▸ **TASK DIRECTIONS**: Write out, precisely and in full, each line of the material.

▸ **DATA**:
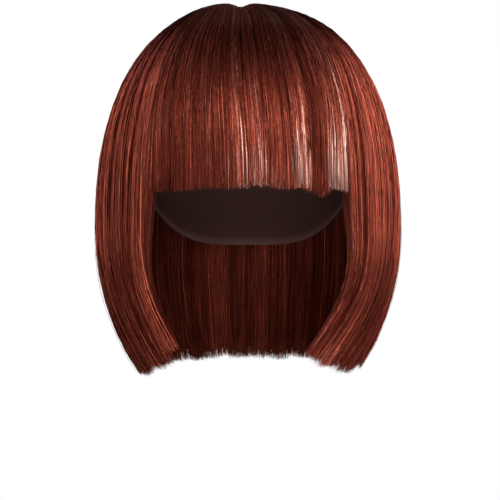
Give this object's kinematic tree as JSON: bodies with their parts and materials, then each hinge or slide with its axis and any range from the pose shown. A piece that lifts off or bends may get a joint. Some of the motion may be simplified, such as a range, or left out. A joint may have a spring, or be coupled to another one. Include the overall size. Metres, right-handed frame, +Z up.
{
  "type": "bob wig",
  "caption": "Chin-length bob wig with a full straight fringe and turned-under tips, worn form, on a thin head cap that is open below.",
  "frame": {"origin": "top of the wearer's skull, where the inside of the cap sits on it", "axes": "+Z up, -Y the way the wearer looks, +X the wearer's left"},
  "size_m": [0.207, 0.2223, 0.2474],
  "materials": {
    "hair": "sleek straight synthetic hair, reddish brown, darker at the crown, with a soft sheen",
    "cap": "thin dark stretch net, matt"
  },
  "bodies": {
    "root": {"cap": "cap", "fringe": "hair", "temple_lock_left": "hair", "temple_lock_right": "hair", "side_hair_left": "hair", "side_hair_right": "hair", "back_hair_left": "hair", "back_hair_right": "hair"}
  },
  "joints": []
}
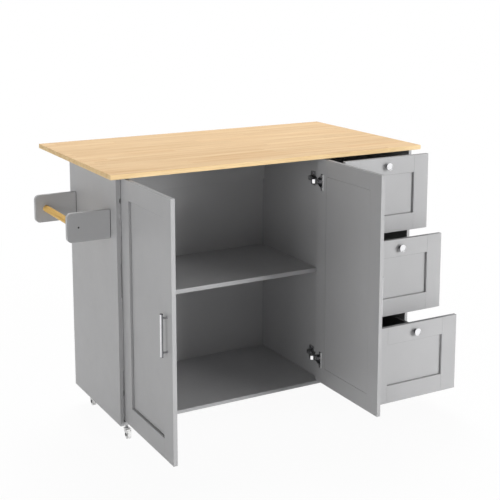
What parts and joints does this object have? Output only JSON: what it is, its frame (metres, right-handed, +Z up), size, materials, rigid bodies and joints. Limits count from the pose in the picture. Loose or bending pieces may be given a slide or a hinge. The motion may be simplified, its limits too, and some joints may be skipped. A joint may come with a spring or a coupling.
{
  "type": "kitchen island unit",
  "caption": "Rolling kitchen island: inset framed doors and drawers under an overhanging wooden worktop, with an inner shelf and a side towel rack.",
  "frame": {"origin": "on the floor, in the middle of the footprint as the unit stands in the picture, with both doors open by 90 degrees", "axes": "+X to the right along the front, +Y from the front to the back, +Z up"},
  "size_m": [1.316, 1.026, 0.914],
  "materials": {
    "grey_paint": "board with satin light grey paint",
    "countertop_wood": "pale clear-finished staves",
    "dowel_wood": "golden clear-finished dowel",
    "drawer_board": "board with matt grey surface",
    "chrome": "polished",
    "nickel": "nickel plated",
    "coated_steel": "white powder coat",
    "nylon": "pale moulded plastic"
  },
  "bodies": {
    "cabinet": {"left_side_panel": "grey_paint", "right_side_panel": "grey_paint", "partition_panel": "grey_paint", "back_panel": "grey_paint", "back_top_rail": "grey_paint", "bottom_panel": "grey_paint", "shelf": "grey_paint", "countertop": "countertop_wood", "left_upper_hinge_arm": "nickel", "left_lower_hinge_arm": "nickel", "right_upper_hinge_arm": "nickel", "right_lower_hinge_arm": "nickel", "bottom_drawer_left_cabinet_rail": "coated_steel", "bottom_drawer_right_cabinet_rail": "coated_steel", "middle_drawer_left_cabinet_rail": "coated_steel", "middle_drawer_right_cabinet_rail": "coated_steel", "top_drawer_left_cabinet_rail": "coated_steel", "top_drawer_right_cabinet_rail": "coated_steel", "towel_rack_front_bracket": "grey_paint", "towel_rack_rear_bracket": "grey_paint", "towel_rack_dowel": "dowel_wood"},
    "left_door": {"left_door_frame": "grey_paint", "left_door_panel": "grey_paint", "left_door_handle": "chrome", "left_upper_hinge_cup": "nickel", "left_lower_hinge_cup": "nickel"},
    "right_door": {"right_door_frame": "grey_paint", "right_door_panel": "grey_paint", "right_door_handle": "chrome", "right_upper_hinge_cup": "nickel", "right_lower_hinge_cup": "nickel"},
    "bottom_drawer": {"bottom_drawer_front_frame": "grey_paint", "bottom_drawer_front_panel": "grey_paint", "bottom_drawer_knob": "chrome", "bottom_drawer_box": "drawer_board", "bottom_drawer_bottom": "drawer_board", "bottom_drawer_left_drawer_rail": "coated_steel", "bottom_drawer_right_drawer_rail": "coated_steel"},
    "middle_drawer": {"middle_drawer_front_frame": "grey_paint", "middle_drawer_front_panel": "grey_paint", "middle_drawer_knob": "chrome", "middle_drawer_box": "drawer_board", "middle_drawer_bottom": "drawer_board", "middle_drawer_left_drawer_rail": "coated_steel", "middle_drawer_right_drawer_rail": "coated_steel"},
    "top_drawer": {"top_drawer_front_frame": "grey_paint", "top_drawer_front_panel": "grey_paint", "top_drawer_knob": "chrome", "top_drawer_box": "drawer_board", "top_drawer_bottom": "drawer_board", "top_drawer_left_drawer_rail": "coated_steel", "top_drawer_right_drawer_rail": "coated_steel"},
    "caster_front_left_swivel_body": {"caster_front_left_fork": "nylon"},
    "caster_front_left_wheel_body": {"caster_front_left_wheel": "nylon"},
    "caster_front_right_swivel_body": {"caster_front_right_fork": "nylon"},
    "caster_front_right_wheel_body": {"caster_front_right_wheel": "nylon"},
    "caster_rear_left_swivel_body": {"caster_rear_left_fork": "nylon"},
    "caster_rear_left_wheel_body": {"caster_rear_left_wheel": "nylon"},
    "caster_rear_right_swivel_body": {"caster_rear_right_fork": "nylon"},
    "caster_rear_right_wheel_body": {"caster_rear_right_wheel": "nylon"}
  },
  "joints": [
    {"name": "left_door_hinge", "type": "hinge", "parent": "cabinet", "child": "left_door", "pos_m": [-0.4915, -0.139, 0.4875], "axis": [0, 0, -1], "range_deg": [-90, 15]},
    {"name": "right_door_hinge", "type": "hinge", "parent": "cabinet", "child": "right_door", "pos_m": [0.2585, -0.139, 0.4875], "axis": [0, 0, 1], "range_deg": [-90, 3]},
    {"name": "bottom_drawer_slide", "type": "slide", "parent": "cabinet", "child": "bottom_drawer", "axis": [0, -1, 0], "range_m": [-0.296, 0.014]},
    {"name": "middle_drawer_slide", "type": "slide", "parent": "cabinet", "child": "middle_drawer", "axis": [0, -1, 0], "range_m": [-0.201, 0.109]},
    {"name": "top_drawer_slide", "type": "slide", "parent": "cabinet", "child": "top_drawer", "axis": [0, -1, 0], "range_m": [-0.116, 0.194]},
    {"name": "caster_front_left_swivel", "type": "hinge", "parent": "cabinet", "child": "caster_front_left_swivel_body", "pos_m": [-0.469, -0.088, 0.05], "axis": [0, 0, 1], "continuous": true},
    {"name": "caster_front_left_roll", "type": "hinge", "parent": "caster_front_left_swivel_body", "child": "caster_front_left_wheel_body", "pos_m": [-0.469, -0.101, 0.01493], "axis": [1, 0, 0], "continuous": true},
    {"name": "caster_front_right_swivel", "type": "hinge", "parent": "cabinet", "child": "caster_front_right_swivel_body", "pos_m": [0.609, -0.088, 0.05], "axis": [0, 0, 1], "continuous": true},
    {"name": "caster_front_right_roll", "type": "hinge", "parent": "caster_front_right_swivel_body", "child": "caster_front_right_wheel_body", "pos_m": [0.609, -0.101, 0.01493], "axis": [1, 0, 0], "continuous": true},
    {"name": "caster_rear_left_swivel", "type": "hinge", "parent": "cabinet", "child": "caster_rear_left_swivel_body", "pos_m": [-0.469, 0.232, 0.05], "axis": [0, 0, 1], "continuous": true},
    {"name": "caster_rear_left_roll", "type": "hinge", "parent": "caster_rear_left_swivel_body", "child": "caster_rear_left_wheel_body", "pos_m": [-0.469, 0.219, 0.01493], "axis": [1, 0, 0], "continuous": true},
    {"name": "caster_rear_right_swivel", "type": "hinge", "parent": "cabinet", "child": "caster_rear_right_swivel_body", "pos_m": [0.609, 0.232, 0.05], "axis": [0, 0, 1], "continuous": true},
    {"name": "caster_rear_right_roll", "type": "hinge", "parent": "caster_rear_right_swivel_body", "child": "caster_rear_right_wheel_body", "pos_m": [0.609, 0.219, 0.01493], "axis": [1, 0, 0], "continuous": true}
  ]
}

▸ **EXERCISE RESULT**:
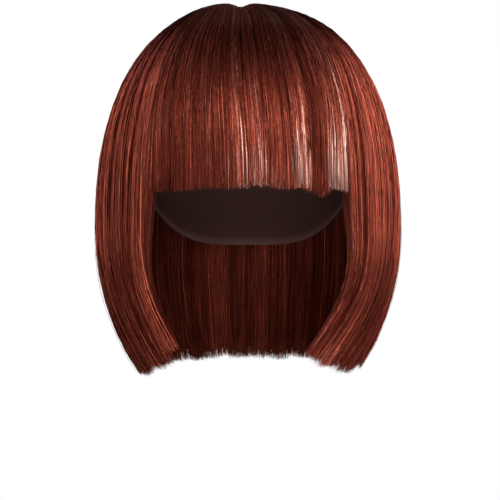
Give this object's kinematic tree as JSON: bodies with their parts and materials, then each hinge or slide with its axis and any range from the pose shown. A piece that lifts off or bends may get a joint. Some of the motion may be simplified, such as a range, or left out. A joint may have a spring, or be coupled to another one. Include the overall size. Metres, right-handed frame, +Z up.
{
  "type": "bob wig",
  "caption": "Chin-length bob wig with a full straight fringe and turned-under tips, worn form, on a thin head cap that is open below.",
  "frame": {"origin": "top of the wearer's skull, where the inside of the cap sits on it", "axes": "+Z up, -Y the way the wearer looks, +X the wearer's left"},
  "size_m": [0.207, 0.2223, 0.2474],
  "materials": {
    "hair": "sleek straight synthetic hair, reddish brown, darker at the crown, with a soft sheen",
    "cap": "thin dark stretch net, matt"
  },
  "bodies": {
    "root": {"cap": "cap", "fringe": "hair", "temple_lock_left": "hair", "temple_lock_right": "hair", "side_hair_left": "hair", "side_hair_right": "hair", "back_hair_left": "hair", "back_hair_right": "hair"}
  },
  "joints": []
}
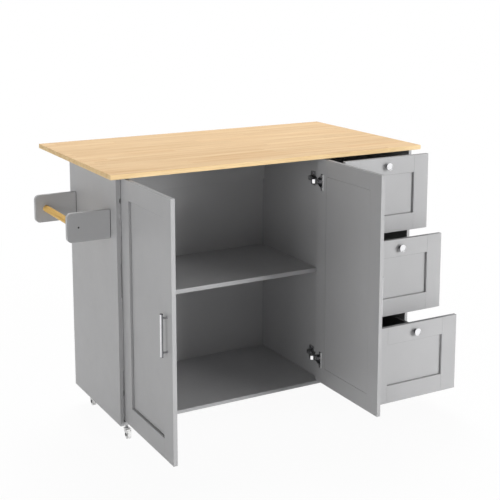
What parts and joints does this object have? Output only JSON: what it is, its frame (metres, right-handed, +Z up), size, materials, rigid bodies and joints. Limits count from the pose in the picture. Loose or bending pieces may be given a slide or a hinge. The motion may be simplified, its limits too, and some joints may be skipped. A joint may come with a spring or a coupling.
{
  "type": "kitchen island unit",
  "caption": "Rolling kitchen island: inset framed doors and drawers under an overhanging wooden worktop, with an inner shelf and a side towel rack.",
  "frame": {"origin": "on the floor, in the middle of the footprint as the unit stands in the picture, with both doors open by 90 degrees", "axes": "+X to the right along the front, +Y from the front to the back, +Z up"},
  "size_m": [1.316, 1.026, 0.914],
  "materials": {
    "grey_paint": "board with satin light grey paint",
    "countertop_wood": "pale clear-finished staves",
    "dowel_wood": "golden clear-finished dowel",
    "drawer_board": "board with matt grey surface",
    "chrome": "polished",
    "nickel": "nickel plated",
    "coated_steel": "white powder coat",
    "nylon": "pale moulded plastic"
  },
  "bodies": {
    "cabinet": {"left_side_panel": "grey_paint", "right_side_panel": "grey_paint", "partition_panel": "grey_paint", "back_panel": "grey_paint", "back_top_rail": "grey_paint", "bottom_panel": "grey_paint", "shelf": "grey_paint", "countertop": "countertop_wood", "left_upper_hinge_arm": "nickel", "left_lower_hinge_arm": "nickel", "right_upper_hinge_arm": "nickel", "right_lower_hinge_arm": "nickel", "bottom_drawer_left_cabinet_rail": "coated_steel", "bottom_drawer_right_cabinet_rail": "coated_steel", "middle_drawer_left_cabinet_rail": "coated_steel", "middle_drawer_right_cabinet_rail": "coated_steel", "top_drawer_left_cabinet_rail": "coated_steel", "top_drawer_right_cabinet_rail": "coated_steel", "towel_rack_front_bracket": "grey_paint", "towel_rack_rear_bracket": "grey_paint", "towel_rack_dowel": "dowel_wood"},
    "left_door": {"left_door_frame": "grey_paint", "left_door_panel": "grey_paint", "left_door_handle": "chrome", "left_upper_hinge_cup": "nickel", "left_lower_hinge_cup": "nickel"},
    "right_door": {"right_door_frame": "grey_paint", "right_door_panel": "grey_paint", "right_door_handle": "chrome", "right_upper_hinge_cup": "nickel", "right_lower_hinge_cup": "nickel"},
    "bottom_drawer": {"bottom_drawer_front_frame": "grey_paint", "bottom_drawer_front_panel": "grey_paint", "bottom_drawer_knob": "chrome", "bottom_drawer_box": "drawer_board", "bottom_drawer_bottom": "drawer_board", "bottom_drawer_left_drawer_rail": "coated_steel", "bottom_drawer_right_drawer_rail": "coated_steel"},
    "middle_drawer": {"middle_drawer_front_frame": "grey_paint", "middle_drawer_front_panel": "grey_paint", "middle_drawer_knob": "chrome", "middle_drawer_box": "drawer_board", "middle_drawer_bottom": "drawer_board", "middle_drawer_left_drawer_rail": "coated_steel", "middle_drawer_right_drawer_rail": "coated_steel"},
    "top_drawer": {"top_drawer_front_frame": "grey_paint", "top_drawer_front_panel": "grey_paint", "top_drawer_knob": "chrome", "top_drawer_box": "drawer_board", "top_drawer_bottom": "drawer_board", "top_drawer_left_drawer_rail": "coated_steel", "top_drawer_right_drawer_rail": "coated_steel"},
    "caster_front_left_swivel_body": {"caster_front_left_fork": "nylon"},
    "caster_front_left_wheel_body": {"caster_front_left_wheel": "nylon"},
    "caster_front_right_swivel_body": {"caster_front_right_fork": "nylon"},
    "caster_front_right_wheel_body": {"caster_front_right_wheel": "nylon"},
    "caster_rear_left_swivel_body": {"caster_rear_left_fork": "nylon"},
    "caster_rear_left_wheel_body": {"caster_rear_left_wheel": "nylon"},
    "caster_rear_right_swivel_body": {"caster_rear_right_fork": "nylon"},
    "caster_rear_right_wheel_body": {"caster_rear_right_wheel": "nylon"}
  },
  "joints": [
    {"name": "left_door_hinge", "type": "hinge", "parent": "cabinet", "child": "left_door", "pos_m": [-0.4915, -0.139, 0.4875], "axis": [0, 0, -1], "range_deg": [-90, 15]},
    {"name": "right_door_hinge", "type": "hinge", "parent": "cabinet", "child": "right_door", "pos_m": [0.2585, -0.139, 0.4875], "axis": [0, 0, 1], "range_deg": [-90, 3]},
    {"name": "bottom_drawer_slide", "type": "slide", "parent": "cabinet", "child": "bottom_drawer", "axis": [0, -1, 0], "range_m": [-0.296, 0.014]},
    {"name": "middle_drawer_slide", "type": "slide", "parent": "cabinet", "child": "middle_drawer", "axis": [0, -1, 0], "range_m": [-0.201, 0.109]},
    {"name": "top_drawer_slide", "type": "slide", "parent": "cabinet", "child": "top_drawer", "axis": [0, -1, 0], "range_m": [-0.116, 0.194]},
    {"name": "caster_front_left_swivel", "type": "hinge", "parent": "cabinet", "child": "caster_front_left_swivel_body", "pos_m": [-0.469, -0.088, 0.05], "axis": [0, 0, 1], "continuous": true},
    {"name": "caster_front_left_roll", "type": "hinge", "parent": "caster_front_left_swivel_body", "child": "caster_front_left_wheel_body", "pos_m": [-0.469, -0.101, 0.01493], "axis": [1, 0, 0], "continuous": true},
    {"name": "caster_front_right_swivel", "type": "hinge", "parent": "cabinet", "child": "caster_front_right_swivel_body", "pos_m": [0.609, -0.088, 0.05], "axis": [0, 0, 1], "continuous": true},
    {"name": "caster_front_right_roll", "type": "hinge", "parent": "caster_front_right_swivel_body", "child": "caster_front_right_wheel_body", "pos_m": [0.609, -0.101, 0.01493], "axis": [1, 0, 0], "continuous": true},
    {"name": "caster_rear_left_swivel", "type": "hinge", "parent": "cabinet", "child": "caster_rear_left_swivel_body", "pos_m": [-0.469, 0.232, 0.05], "axis": [0, 0, 1], "continuous": true},
    {"name": "caster_rear_left_roll", "type": "hinge", "parent": "caster_rear_left_swivel_body", "child": "caster_rear_left_wheel_body", "pos_m": [-0.469, 0.219, 0.01493], "axis": [1, 0, 0], "continuous": true},
    {"name": "caster_rear_right_swivel", "type": "hinge", "parent": "cabinet", "child": "caster_rear_right_swivel_body", "pos_m": [0.609, 0.232, 0.05], "axis": [0, 0, 1], "continuous": true},
    {"name": "caster_rear_right_roll", "type": "hinge", "parent": "caster_rear_right_swivel_body", "child": "caster_rear_right_wheel_body", "pos_m": [0.609, 0.219, 0.01493], "axis": [1, 0, 0], "continuous": true}
  ]
}